| WHAT THE TASK REQUIRES |
Repeat the listing below word for word, stopping after the line that contains "root_way, flat_way, lengths)".

## Start AVAILABLE DATA

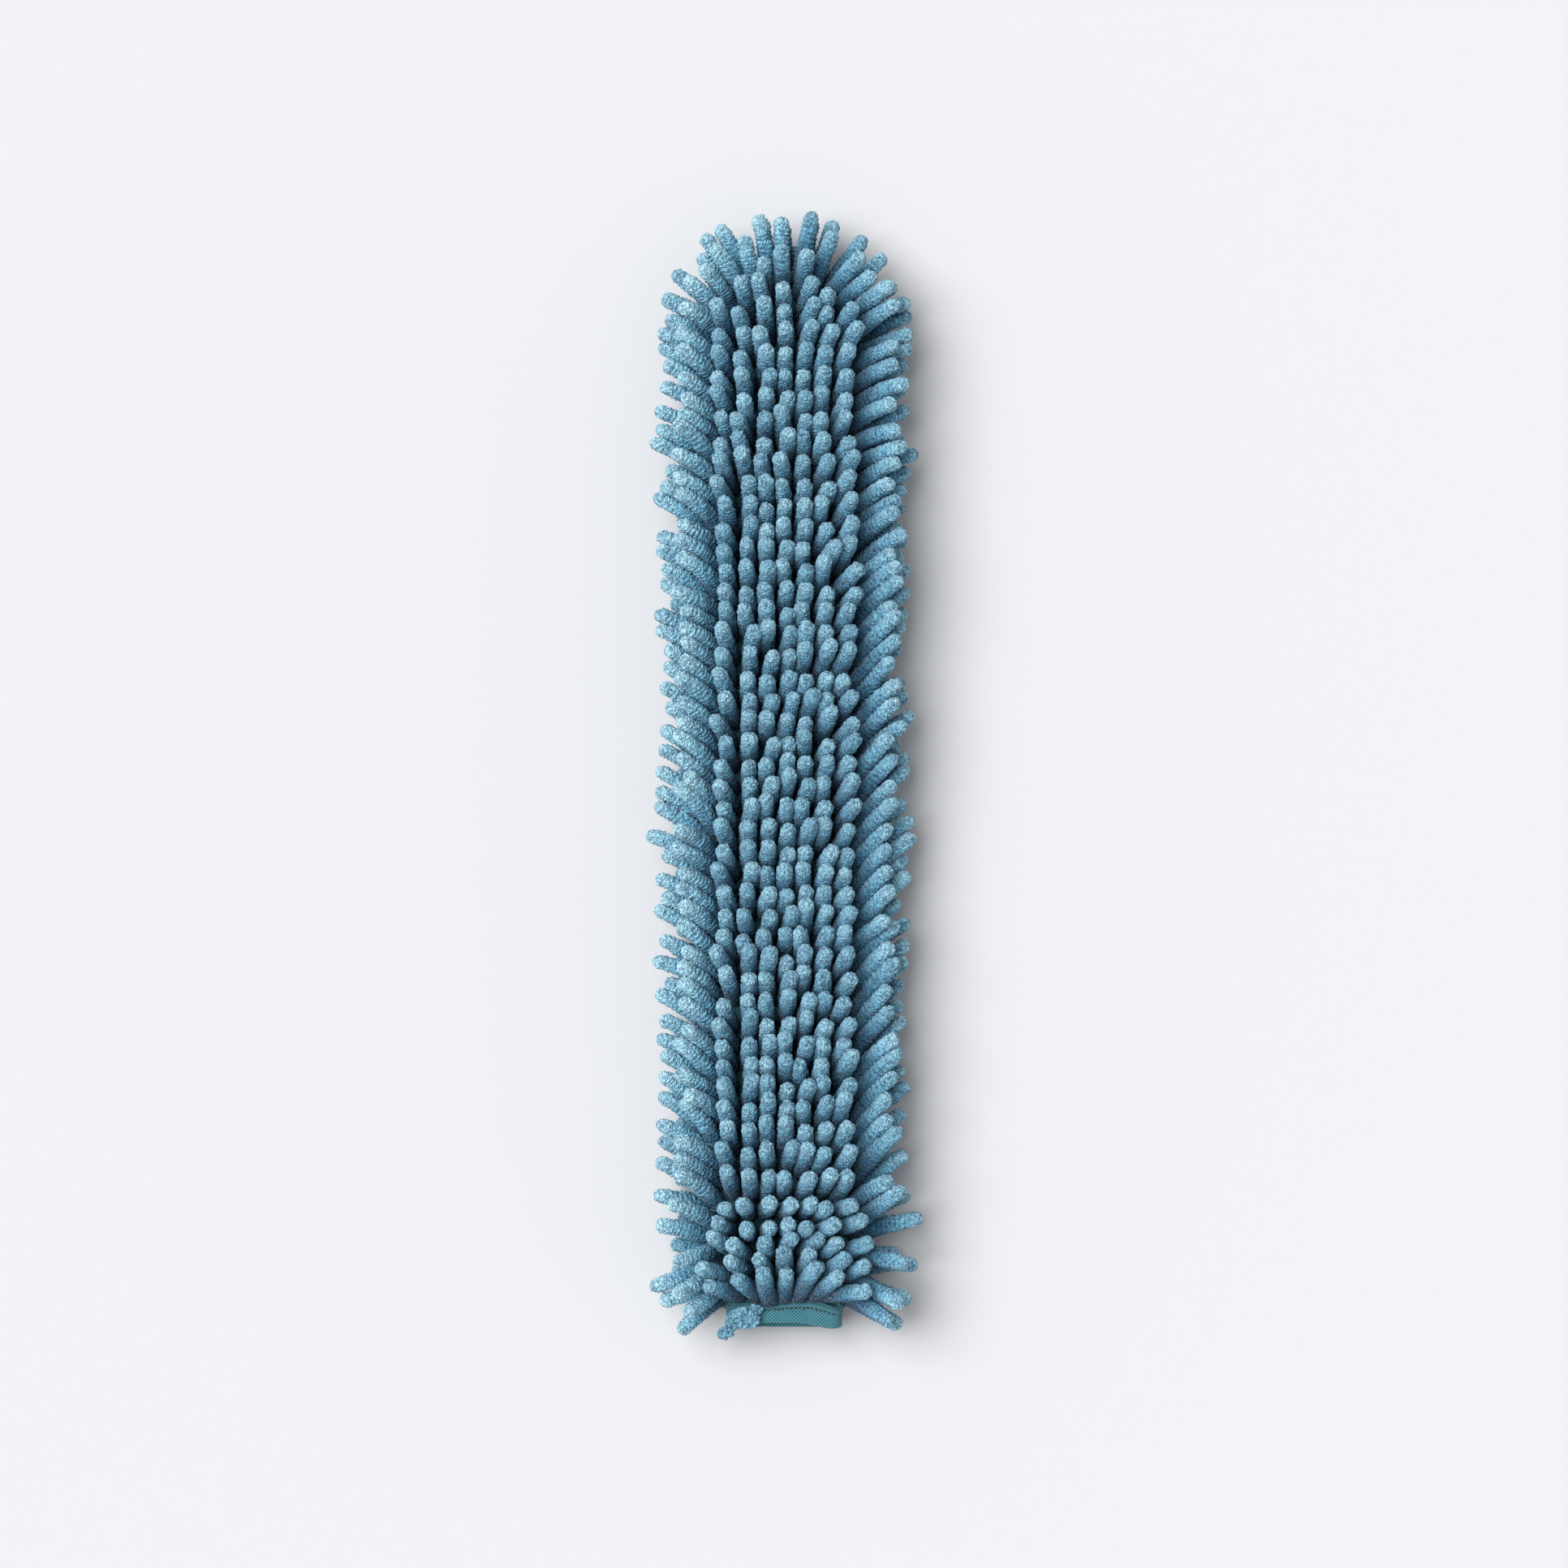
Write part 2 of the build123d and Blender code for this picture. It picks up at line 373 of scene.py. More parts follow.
def front_column(index):
    """Fingers of one column on top of the sleeve, counted from the left."""
    x = (index - 3) * COLUMN_PITCH
    y = face_rows(x)
    n = len(y)
    fan = front_fan(index, y) + rng.normal(0, 4.0, n) + 4.0 * waver(y, 40.0, index + 1)
    lean = front_lean(y) * (1 - MOUTH_EASE[index] * smooth(-y, 170, 186)) + rng.normal(0, 3.5, n)
    last_row = smooth(-y, 178, 186)
    x = x * (1 - 0.2 * last_row)
    y = y + last_row * MOUTH_SETBACK[index]
    parted = np.interp(y, [-182, -164, -157, -149, -141, -133], [0.0, 1.3, 1.8, -1.6, -0.6, 0.0])
    roots = scattered(x, y + parted, FRONT_Z)
    lengths = FINGER_LENGTH + rng.normal(0, 1.4, n)
    root_way = heading(0.6 * fan, 0.6 * lean)
    tip_way = heading(1.15 * fan, 1.1 * lean)
    return Column(f"front_chenille_yarn_{index + 1}", FRONT_PAINTED_LIGHT, roots, root_way, tip_way, lengths)


def back_column(index):
    """Fingers under the sleeve, pressed flat by its weight and splayed outwards from the middle."""
    x = (index - 3) * COLUMN_PITCH
    y = face_rows(x)
    n = len(y)
    fan = 180 + BACK_OUTWARD[index] + rng.normal(0, 6.0, n)
    lean = BACK_LEAN[index] * np.interp(y, [-184, -172, -160], [0.2, 0.5, 1.0]) + rng.normal(0, 7.0, n)
    roots = scattered(x, y, BACK_Z)
    lengths = FINGER_LENGTH + 1.0 + rng.normal(0, 1.2, n)
    flat_way = heading(fan, lean)
    root_way = unit(flat_way + np.array([0.0, 0.0, -0.45]))
    return Column(f"back_chenille_yarn_{index + 1}", BACK_PAINTED_LIGHT, roots, root_way, flat_way, lengths)


def edge_path(side, upper):
    """Plan places of one layer's roots along the seam, and how far each has turned round the tip."""
    start = FIRST_ROW_Y + (0.5 * EDGE_PITCH if upper else 0.0)
    straight = np.arange(start, TIP_CENTRE_Y, EDGE_PITCH)
    turns = np.arange(12.0, 91.0, 13.0) if upper else np.arange(6.0, 91.0, 12.0)
    if upper == (side > 0):
        turns = turns[:-1]
    bend = np.radians(turns)
    x = np.concatenate([np.full(len(straight), HALF_WIDTH), HALF_WIDTH * np.cos(bend)])
    y = np.concatenate([straight, TIP_CENTRE_Y + HALF_WIDTH * np.sin(bend)])
    return side * x, y, np.concatenate([np.zeros(len(straight)), turns])


def right_edge_shape(y, upper):
    """Lean, rise at the tip, rise at the root and extra length of the right seam's fingers."""
    lean = np.interp(y, [-186, -172, -158, -140, 60, 105, 150], [-31, -12, 20, 34, 36, 12, 12])
    places = [-186, -176, -150, -90, 60, 95, 160, 176]
    longer = np.interp(y, places, [-5, 0, 0, 2.5, 2.5, -2.5, -1.5, -2.5])
    return (lean, 18.0, 42.0, longer) if upper else (lean, 0.0, 12.0, longer)


def left_edge_shape(y, upper):
    """Lean, rise at the tip, rise at the root and extra length of the left seam's fingers."""
    lean = np.interp(y, [-186, -172, -158, -140, 150], [-30, -8, 12, 22, 14])
    longer = np.interp(y, [-186, -176, -160, 160, 176], [-8, -1, 0, 0, -2.5])
    return (lean, 2.0, 62.0, longer) if upper else (lean, -4.0, 25.0, longer)


def edge_layer(side, upper):
    """One of an edge yarn's two layers of fingers: they rise from the seam and arch outwards."""
    x, y, turn = edge_path(side, upper)
    n = len(y)
    in_tip = smooth(turn, 0, 40)
    shape = right_edge_shape if side > 0 else left_edge_shape
    along_side, rise, root_rise, longer = shape(y, upper)
    rise = rise * np.interp(y, [-186, -160], [0.5, 1.0])
    lean = along_side * (1 - in_tip) + turn * in_tip + rng.normal(0, 6.0, n)
    extra = 16.0 * (1 - in_tip) * smooth(y, -172, -150)
    fan = side * (90 - rise) + rng.normal(0, 11.0, n) + 7.0 * waver(y, 16.0, 60 + upper)
    roots = scattered(x, y, MIDDLE_Z + (2.0 if upper else -0.4))
    lengths = EDGE_FINGER_LENGTH + longer + rng.normal(0, 1.5, n)
    root_way = heading(side * (90 - root_rise), lean + extra)
    tip_way = heading(fan, lean - 0.5 * extra)
    return roots, root_way, tip_way, lengths


def edge_column(side):
    """The yarn along the left (-1) or right (1) seam, which follows the tip's half circle."""
    layers = [edge_layer(side, upper) for upper in (False, True)]
    name, tone = ("right_edge_yarn", RIGHT_PAINTED_LIGHT) if side > 0 else ("left_edge_yarn", LEFT_PAINTED_LIGHT)
    return Column(name, tone, *[np.concatenate(both) for both in zip(*layers)])


# Settling the pile: fingers are chains that push each other, the fabric and the table away --


def start_chains(columns):
    """Each finger as a chain of points that turns evenly from its root's way to its tip's."""
    roots = np.concatenate([c.roots for c in columns])
    root_way = np.concatenate([c.root_way for c in columns])
    tip_way = np.concatenate([c.tip_way for c in columns])
    lengths = np.concatenate([c.lengths for c in columns]) / (LINKS - 1)
    bow = rng.normal(0, 0.09, roots.shape)
    share = np.linspace(0.0, 1.0, LINKS - 1)[None, :, None]
    rest = unit(root_way[:, None] * (1 - share) + (tip_way + bow)[:, None] * share)
    steps = np.cumsum(rest * lengths[:, None, None], axis=1)
    chains = roots[:, None] + np.concatenate([np.zeros((len(roots), 1, 3)), steps], axis=1)
    return chains, rest, lengths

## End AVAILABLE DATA

| FINAL RESULT |
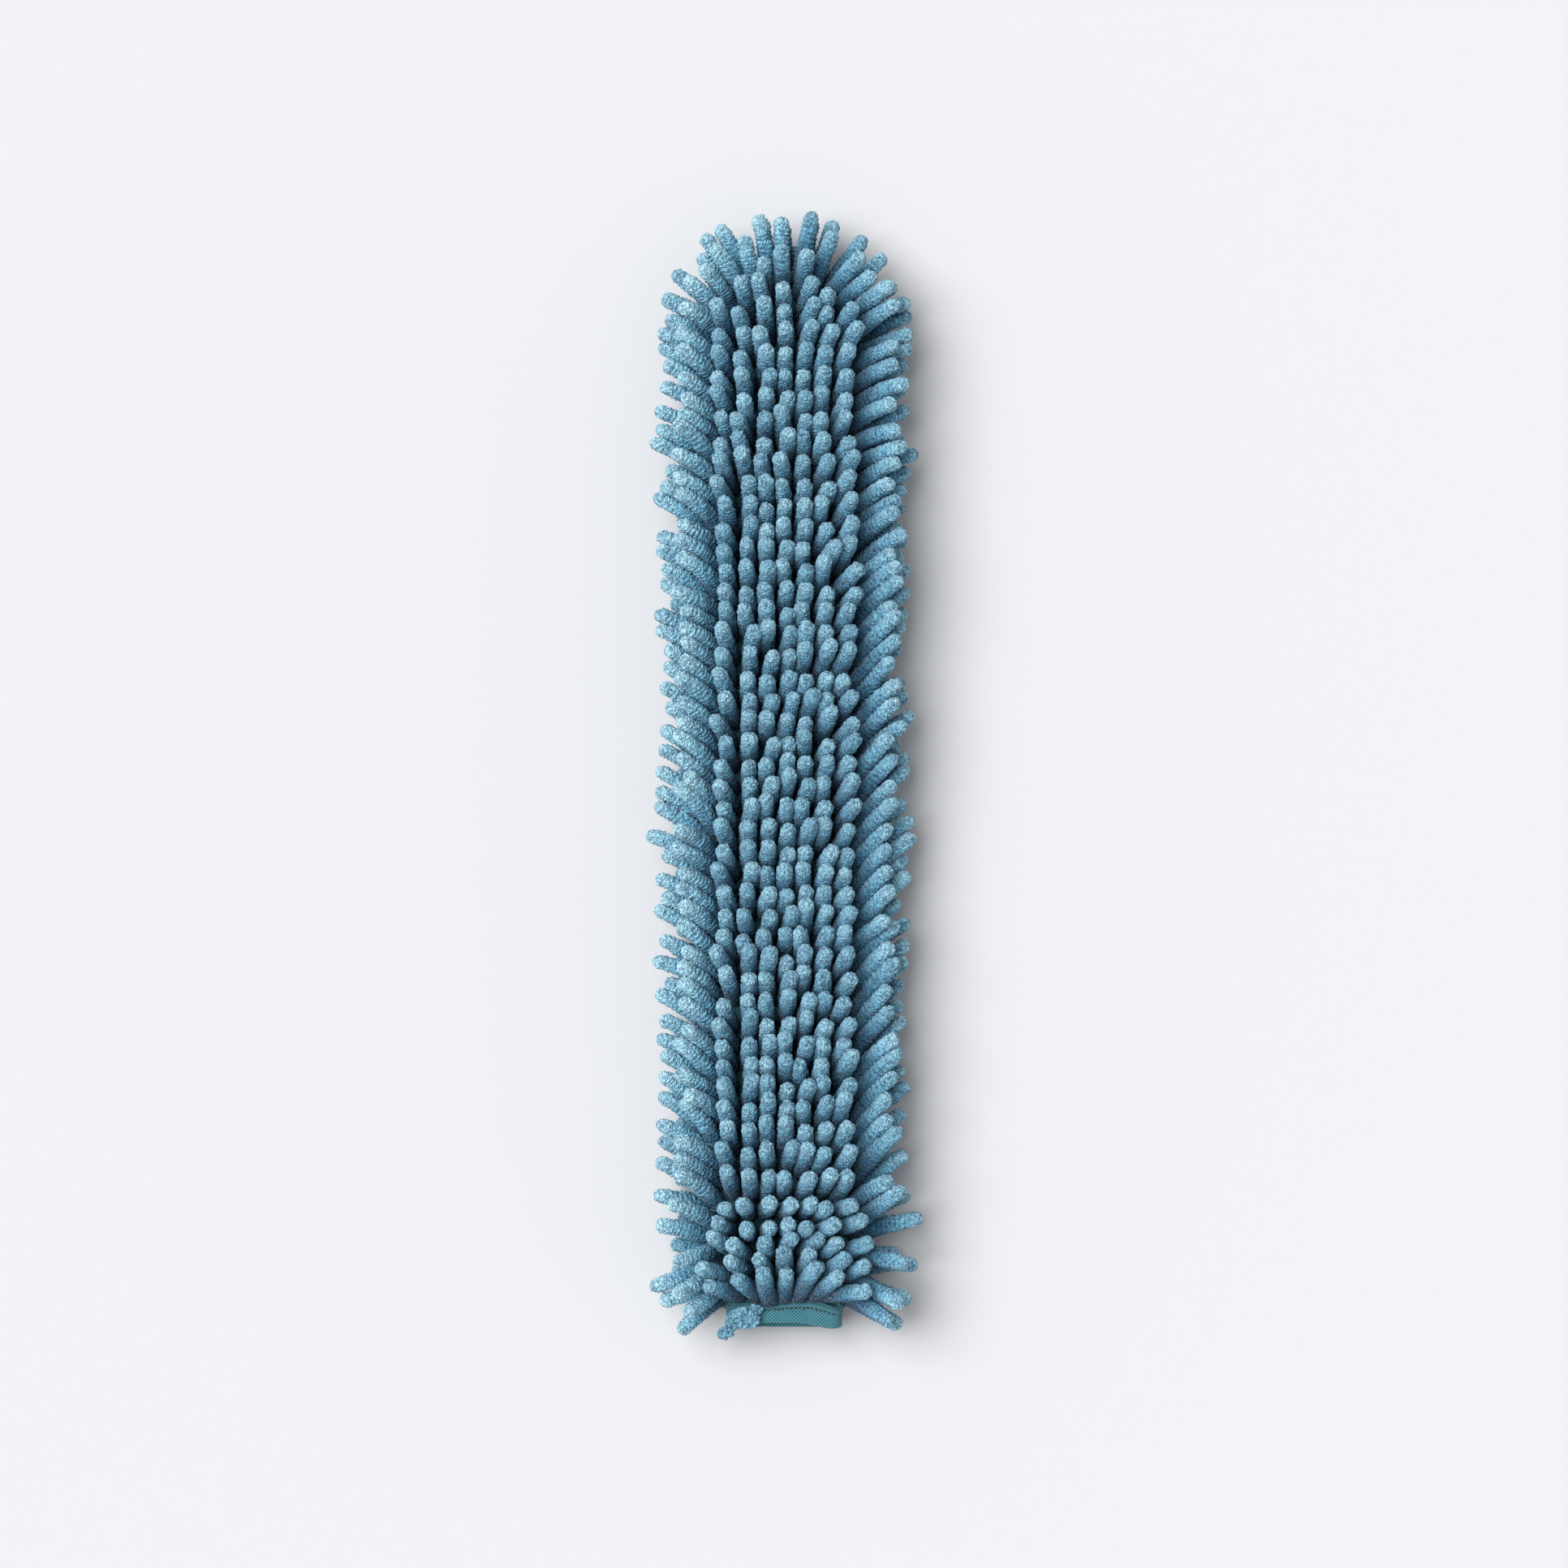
Write part 2 of the build123d and Blender code for this picture. It picks up at line 373 of scene.py. More parts follow.
def front_column(index):
    """Fingers of one column on top of the sleeve, counted from the left."""
    x = (index - 3) * COLUMN_PITCH
    y = face_rows(x)
    n = len(y)
    fan = front_fan(index, y) + rng.normal(0, 4.0, n) + 4.0 * waver(y, 40.0, index + 1)
    lean = front_lean(y) * (1 - MOUTH_EASE[index] * smooth(-y, 170, 186)) + rng.normal(0, 3.5, n)
    last_row = smooth(-y, 178, 186)
    x = x * (1 - 0.2 * last_row)
    y = y + last_row * MOUTH_SETBACK[index]
    parted = np.interp(y, [-182, -164, -157, -149, -141, -133], [0.0, 1.3, 1.8, -1.6, -0.6, 0.0])
    roots = scattered(x, y + parted, FRONT_Z)
    lengths = FINGER_LENGTH + rng.normal(0, 1.4, n)
    root_way = heading(0.6 * fan, 0.6 * lean)
    tip_way = heading(1.15 * fan, 1.1 * lean)
    return Column(f"front_chenille_yarn_{index + 1}", FRONT_PAINTED_LIGHT, roots, root_way, tip_way, lengths)


def back_column(index):
    """Fingers under the sleeve, pressed flat by its weight and splayed outwards from the middle."""
    x = (index - 3) * COLUMN_PITCH
    y = face_rows(x)
    n = len(y)
    fan = 180 + BACK_OUTWARD[index] + rng.normal(0, 6.0, n)
    lean = BACK_LEAN[index] * np.interp(y, [-184, -172, -160], [0.2, 0.5, 1.0]) + rng.normal(0, 7.0, n)
    roots = scattered(x, y, BACK_Z)
    lengths = FINGER_LENGTH + 1.0 + rng.normal(0, 1.2, n)
    flat_way = heading(fan, lean)
    root_way = unit(flat_way + np.array([0.0, 0.0, -0.45]))
    return Column(f"back_chenille_yarn_{index + 1}", BACK_PAINTED_LIGHT, roots, root_way, flat_way, lengths)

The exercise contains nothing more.